Others to cut management fees this year include $39 billion U.S.-based fund firm Och-Ziff Capital Management, which cut fees in its multi-strategy funds by 25 basis points for existing clients, a source with knowledge of the matter said

Tudor Investment, which has $11.6 billion of assets under management, lowered the 2.75% management fee and a 27% performance fees on its flagship Tudor BVI fund to two separate lower-fee classes, said a source with knowledge of the matter: to 2% and 25% for institutions, and 2.25% and 25% for other investors.

In a sign of the struggle the industry faces to attract and retain money, several big pension schemes, most recently New Jersey’s state pension fund, have flagged plans to scale back investments in hedge funds. The world’s wealthy individuals and families – the other big capital pool for funds – are also showing signs of frustration.

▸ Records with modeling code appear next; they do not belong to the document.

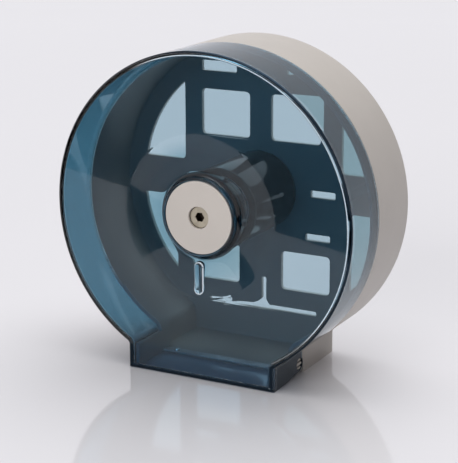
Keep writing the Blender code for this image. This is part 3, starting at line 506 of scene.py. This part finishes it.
housing = Skin()
housing_sweep = housing_rows()
housing.grid(housing_sweep)
plate_rims = [(housing_sweep[0], housing_sweep[-1])]
for opening in plate_openings():
    plate_rims.append(housing.walled(opening, plate_front_y, back_y, 0.0007, 3))
for screw_place in screw_places:
    sink = housing.turned(sink_profile, screw_place, 32)
    plate_rims.append((sink[0], sink[-1]))
for loops in zip(*plate_rims):
    housing.fill(loops)
for side in (-1, 1):
    boss_face, boss_wall = boss_rows(side)
    housing.grid(boss_face, closed=False)
    housing.grid(boss_wall)
    housing.fill([boss_wall[-1]], axis=0)
    cheek_faces = sorted([side * cheek_outer_x, side * (cheek_outer_x - cheek_wall)])
    housing.pressed([cheek_outline], *cheek_faces, 0.0004, axis=0, steps=3)
# Painted shade: the housing takes a darker copy of the beige.
beige = moulded_beige("moulded_beige_abs", 0.93)
housing.piece("drum_housing", beige, "base", "rear_housing")


# ---- Tear bar ----
# The strip that the tissue is torn off against: thin zinc-plated steel with 36 punched teeth, held
# on the floor's front edge by two cross-head screws.

bar_half, bar_depth, bar_tip, tooth_depth, teeth = 0.0604, 0.009, -0.01465, 0.0012, 36
bar_bottom, bar_thickness = 0.0028, 0.0008
bar_screw_y, bar_screw_x = bar_tip + bar_depth / 2, 0.8 * bar_half


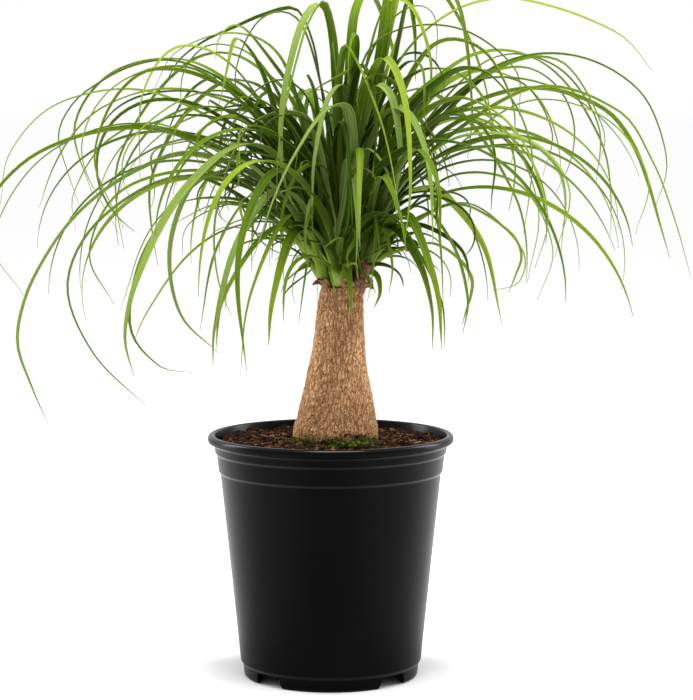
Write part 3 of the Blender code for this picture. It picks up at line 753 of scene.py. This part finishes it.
# For each shoot: the number of long leaves, the middle of their fan and its
# half width in degrees, and the number of curled ones.
MORE_LEAVES = {"left": (4, 180, 80, 34), "right": (3, 0, 80, 14), "front": (3, -100, 85, 7),
               "back": (10, 50, 75, 12), "rear": (10, 128, 75, 22), "centre": (7, 0, 180, 20)}
grown = 0
for shoot, (long_count, middle, spread, curled_count) in MORE_LEAVES.items():
    foot, top = shoot_lines[shoot]
    luck = random.Random(shoot)
    ribbon = bmesh.new()
    for index in range(long_count + curled_count):
        curled = index >= long_count
        share = (index - long_count * curled + 0.5) / (curled_count if curled else long_count)
        turn = ((index * GOLDEN) % math.tau) / math.tau * 2 - 1
        azimuth = math.radians(middle + turn * spread + luck.uniform(-8, 8))
        outward = heading(azimuth)
        start = foot.lerp(top, 0.08 + 0.72 * share) + outward * (7.2 - 3.2 * share) * MM
        if curled:
            length = luck.uniform(0.15, 0.25 + 0.17 * share)
            launch, droop = luck.uniform(66, 91), luck.uniform(50, 165)
            power, swing = luck.uniform(1.3, 3.2), luck.uniform(-0.5, 0.5) * 3.5
        else:
            facing_front = max(0, -outward.y - 0.8) / 0.2
            length = luck.uniform(0.33, 0.50) - 0.14 * facing_front
            launch, droop = 62 + 18 * share + luck.uniform(-6, 6), luck.uniform(62, 106)
            power, swing = luck.uniform(0.95, 1.4), luck.uniform(-0.5, 0.5)
        kink = luck.uniform(0.45, 0.75) if luck.random() < KINKED_SHARE else None
        wave = luck.uniform(-1.5, 1.5) if curled else luck.uniform(-0.15, 0.15)
        habit = (azimuth, math.radians(launch), math.radians(droop), power)
        line = hanging_line(start, *habit, length, swing, kink, wave)
        farthest = max(place.xy.length for place in line)
        if farthest > REACH_LIMIT:
            line = hanging_line(start, *habit, length * REACH_LIMIT / farthest, swing, kink, wave)
        width = luck.uniform(5, 9.5) if curled else luck.uniform(7.5, 12)
        sheath = luck.uniform(8, 11) if curled else luck.uniform(13, 18)
        tint = luck.uniform(0.1, 0.7) if curled else luck.uniform(0.15, 0.85)
        curl = luck.uniform(-1.2, 1.2) if curled else 0.0
        add_ribbon(ribbon, line, [crosswise(azimuth)], width * MM, luck, sheath=sheath * MM, tint=tint,
                   stations=40, curl=curl)
        grown += 1
    finish_leaf(f"more_leaves_{shoot}", ribbon)
print("leaves grown in between", grown)

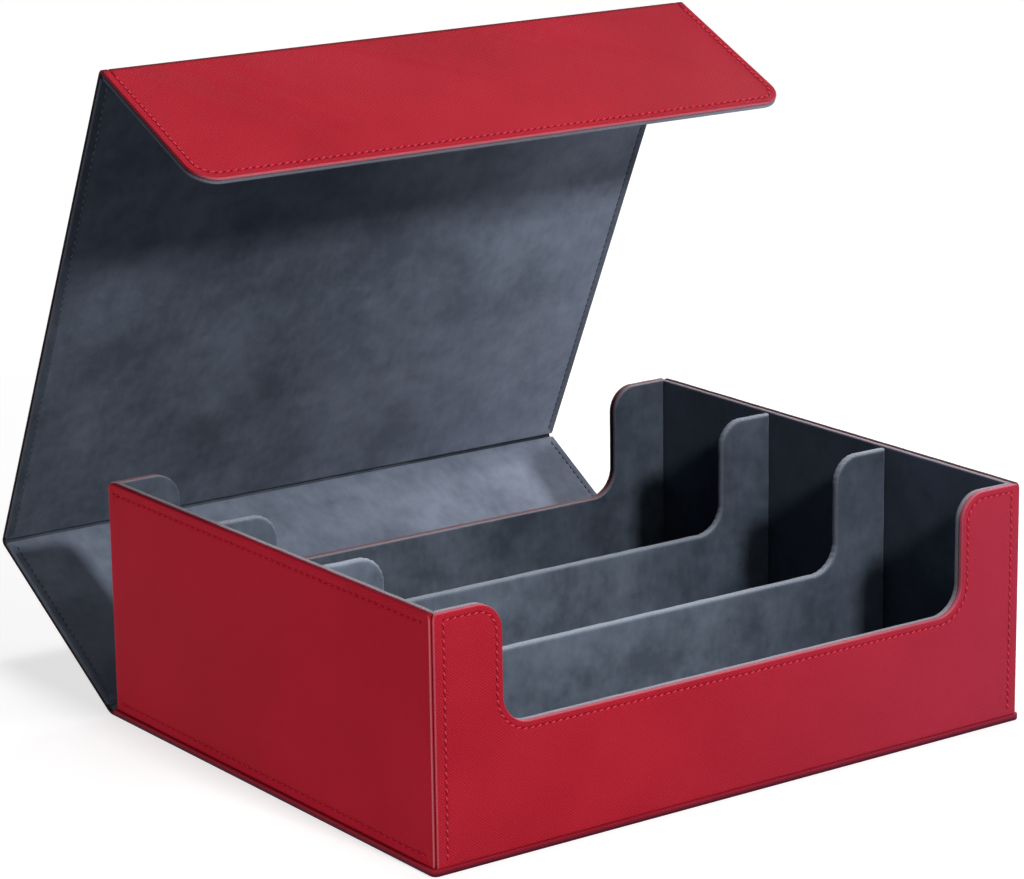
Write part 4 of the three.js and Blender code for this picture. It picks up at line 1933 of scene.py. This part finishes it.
@dataclass(frozen=True)
class Studio:
    """A pale floor, soft lamps and the camera.

    The floor's own white grows from glow_near to glow_far between the distances near and far. The camera's
    azimuth is to the right of the front, and its lens comes from a focal length in the photograph's pixels.
    """

    floor_width: float = 14.0
    floor_colour: Colour = (170, 170, 170)
    floor_drop: float = 0.05 * MM
    glow_near: float = 0.72
    glow_far: float = 0.95
    near: float = 0.3
    far: float = 1.6
    room_level: float = 0.02
    camera_azimuth: float = -35.56
    camera_elevation: float = 14.6
    camera_roll: float = -0.82
    camera_distance: float = 1653.71 * MM
    camera_aim: tuple[float, float, float] = (-28.63 * MM, -2.69 * MM, 136.25 * MM)
    focal_pixels: float = 3742.47
    image_pixels: float = 1024.0
    sensor: float = 36.0
    clip: tuple[float, float] = (0.05, 50.0)

    def lamps(self) -> list[Softbox]:
        """Sets the lamps: a key and a weak high one in front, one at each side, one behind, one above.

        Returns:
            The lamps.
        """
        return [
            Softbox("key_lamp", (-0.07, -1.34, 0.92), 0.16, 0.16, 0.7),
            Softbox("high_lamp", (0.0, -1.25, 1.6), 0.5, 0.5, 0.08),
            Softbox("left_lamp", (-1.6, -0.12, 0.06), 0.9, 0.11, 0.46, (-0.16, 0.0, 0.05)),
            Softbox("right_lamp", (0.8, -0.6, 0.1), 0.3, 0.15, 0.08),
            Softbox("rear_right_lamp", (0.62, 0.2, 0.4), 0.2, 0.2, 0.65, (0.145, 0.2, 0.045)),
            Softbox("top_lamp", (0.1, 0.1, 2.4), 0.6, 0.6, 0.38),
        ]

    def seen_directly(self, nodes: Nodes) -> Socket:
        """Gives 1 for what the camera sees, also by reflection or through glass, and otherwise 0.

        Args:
            nodes: The nodes to add to.

        Returns:
            The number.
        """
        rays = nodes.add("ShaderNodeLightPath").outputs
        seen = nodes.maths("MAXIMUM", rays["Is Camera Ray"], rays["Is Glossy Ray"])
        return nodes.maths("MAXIMUM", seen, rays["Is Transmission Ray"])

    def room(self) -> None:
        """Fills the room with a little even light, which the camera sees as white."""
        world = bpy.data.worlds.new("pale_room")
        world.use_nodes = True
        nodes = Nodes(world.node_tree)
        background = nodes.add("ShaderNodeBackground")
        level = nodes.span(self.seen_directly(nodes), 0.0, 1.0, self.room_level, 1.0)
        nodes.sets(background, Color=(1.0, 1.0, 1.0, 1.0), Strength=level)
        nodes.feed(nodes.add("ShaderNodeOutputWorld").inputs[0], background.outputs[0])
        bpy.context.scene.world = world

    def floor_material(self) -> Material:
        """Makes the floor's finish: matt, with a white of its own that grows away from the box.

        Returns:
            The material.
        """
        material = bpy.data.materials.new("pale_floor")
        material.use_nodes = True
        nodes = Nodes(material.node_tree)
        matt = nodes.add("ShaderNodeBsdfDiffuse")
        nodes.sets(matt, Color=linear(self.floor_colour))
        reach = nodes.add("ShaderNodeVectorMath", operation="LENGTH")
        nodes.feed(reach.inputs[0], nodes.solid_place())
        white = nodes.span(reach.outputs["Value"], self.near, self.far, self.glow_near, self.glow_far)
        glow = nodes.add("ShaderNodeEmission")
        nodes.sets(glow, Strength=nodes.maths("MULTIPLY", self.seen_directly(nodes), white))
        both = nodes.add("ShaderNodeAddShader")
        for socket, part in zip(both.inputs, (matt, glow)):
            nodes.feed(socket, part.outputs[0])
        nodes.feed(nodes.add("ShaderNodeOutputMaterial").inputs[0], both.outputs[0])
        return material

    def floor(self) -> None:
        """Lays the pale floor, which looks nearly white and keeps the box's shadow."""
        half = self.floor_width / 2.0
        mesh = bpy.data.meshes.new("floor")
        mesh.from_pydata([(x * half, y * half, -self.floor_drop) for x, y in SQUARE], [], [(0, 1, 2, 3)])
        mesh.materials.append(self.floor_material())
        floor = bpy.data.objects.new("floor", mesh)
        bpy.context.scene.collection.objects.link(floor)

    def camera(self) -> None:
        """Stands the camera at the photograph's angle, with its slight roll."""
        azimuth, elevation = math.radians(self.camera_azimuth), math.radians(self.camera_elevation)
        back = Vector((
            math.sin(azimuth) * math.cos(elevation),
            -math.cos(azimuth) * math.cos(elevation),
            math.sin(elevation),
        ))
        right = Vector((0.0, 0.0, 1.0)).cross(back).normalized()
        turned = Matrix.Rotation(math.radians(self.camera_roll), 3, back) @ right
        camera = bpy.data.cameras.new("camera")
        camera.sensor_width = self.sensor
        camera.lens = self.focal_pixels / self.image_pixels * self.sensor
        camera.clip_start, camera.clip_end = self.clip
        holder = bpy.data.objects.new("camera", camera)
        stand = Vector(self.camera_aim) + back * self.camera_distance
        basis = Matrix((turned, back.cross(turned), back)).transposed().to_4x4()
        holder.matrix_world = Matrix.Translation(stand) @ basis
        bpy.context.scene.collection.objects.link(holder)
        bpy.context.scene.camera = holder

    def build(self) -> None:
        """Sets up the room, the floor, the lamps and the camera."""
        bpy.context.scene.view_settings.view_transform = "Standard"
        self.camera()
        self.room()
        self.floor()
        for lamp in self.lamps():
            lamp.build()


def main() -> None:
    """Builds the box from the tray to the lid, and then the studio."""
    logging.basicConfig(level=logging.INFO, format="%(message)s")
    workshop = Workshop()
    Tray(TrayPanels.from_frame()).build(workshop)
    Cover().build(workshop)
    finish_cores(workshop)
    Studio().build()


if __name__ == "__main__":
    main()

The average proportion of total investments allocated to hedge funds by “family offices” – firms that oversee the investments of wealthy families – fell 0.9% in 2015 and was likely to fall further, a survey of 242 family offices by Campden Wealth and UBS (UBS) published this month showed.

“A lot of people invested in hedge funds … and they’ve all been rather disappointed about the performance,” said Oliver Muggli, partner at multi-family office Mandorit, which advises on investments of more than 1.5 billion euros.

“It’s an asset class which probably will face more challenge and more outflows in the next one or two years.”